The easiest and quickest way to get to the region is by airplane. Daily flights from Fairbanks International Airport service various Alaskan & Canadian cities. Some cities within the contiguous US that offer flights to Fairbanks are Chicago, Seattle, and Minneapolis.
For a scenic drive, one might take the Alaska Highway, built in WWII as a supply route. It stops short of Fairbanks by about 100 miles but is a scenic route popular among truckers and tourists. In Delta Junction, a turn to the north puts drivers on the Richardson Highway, which runs into North Pole.
So we’ve covered planes and automobiles, but “what is this about trains,” you ask? The Alaska Railroad runs two train services from Anchorage to Fairbanks and the North Pole region.
The Denali Star runs twice a day from mid-May to mid-September. On the other hand, the Aurora Winter Train runs from mid-September to mid-May on weekends only. Each ride is about 12 hours long, offering patrons stunning scenic views.
Pro Tip: Unable to make it to North Pole, Alaska but still want a fun adventure? Check out these 22 Must See National Parks.
Things to Do in North Pole, Alaska
One might think that the only activities in North Pole will be Christmas-related, but that isn’t entirely true! You can also explore natural spaces within a short drive of the town.
Santa Claus House
Arguably the most popular attraction in the city is the Santa Claus House. What started as a post office, soda fountain, and general store all at once has grown into a more Christmas-focused destination.
Endless aisles of ornaments and toys fill the store. Letters to Santa from children all over the world decorate the walls. Santa is always on hand to listen to Christmas wishes, and a 42-foot statue of the magical elf stands out front. Millions of visitors come from around the world to visit the Santa Claus House.
Chena Lake Recreation Area
Chena Lake Recreation Area has so much to do in two different areas, Lake Park and River Park. Between the two regions, there are 80 campsites, 21 of which are pull-throughs. Chena Lake also offers multiple day-use picnic sites with tables, fire rings, and rentable pavilions. There are fishing docks, boat launches, and sandy beaches.

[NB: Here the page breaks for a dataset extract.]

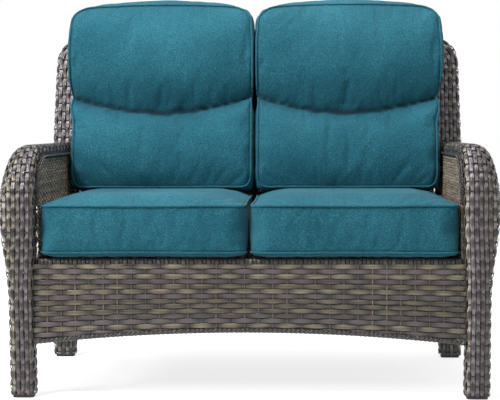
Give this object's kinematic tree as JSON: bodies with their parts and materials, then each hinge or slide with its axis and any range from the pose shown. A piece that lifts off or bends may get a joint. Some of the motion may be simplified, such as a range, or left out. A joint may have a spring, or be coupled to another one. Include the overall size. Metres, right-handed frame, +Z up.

If you’re not in the mood for water activities, a 4.5-kilometer self-guided nature trail is available at Lake Park. In the winter, fun is still to be had with rentable ice houses, cross-country ski trails, and multi-use trails for snowshoeing, snowmobiling, and dog-sledding.
Northern Lights Viewing
A visit to North Pole is not complete without viewing the Northern Lights. Almost impossible in warmer months due to the amount of daylight, the best time for seeing them is later in the year. In fact, the peak aurora season is from late August through late April.
People travel from all over the world to catch a glimpse of this natural phenomenon. Fairbanks is an ideal viewing location due to its distance from coastal areas and low precipitation, creating ideal clarity at night.
Pro Tip: Can’t make it to North Pole, Alaska to see the Northern Lights? Find out Can You See The Northern Lights in Michigan.
Does Santa Claus Really Live in North Pole, Alaska?
While some of you may not believe in Santa Claus, he does indeed exist. Born Thomas Patrick O’Connor in 1947, Santa Claus is a child welfare activist, monk, and politician residing in Alaska. He’s also an active member of the North Pole City Council.
In 2022, he became a candidate in the Alaskan at-large congressional district special election as an Independent. Not only does he resemble the jolly elf, but Mr. Claus also changed his name in 2005 to bring awareness to his advocacy for children’s health and wellness.
Is a Visit to North Pole, Alaska Worth It?
Is a trip to North Pole worth it? Yes! Whether you love Christmas or not or outdoor recreation is where it’s at for you, this jolly little town won’t disappoint. There’s so much to see and experience in the Alaskan interior, and you’ll find it all there!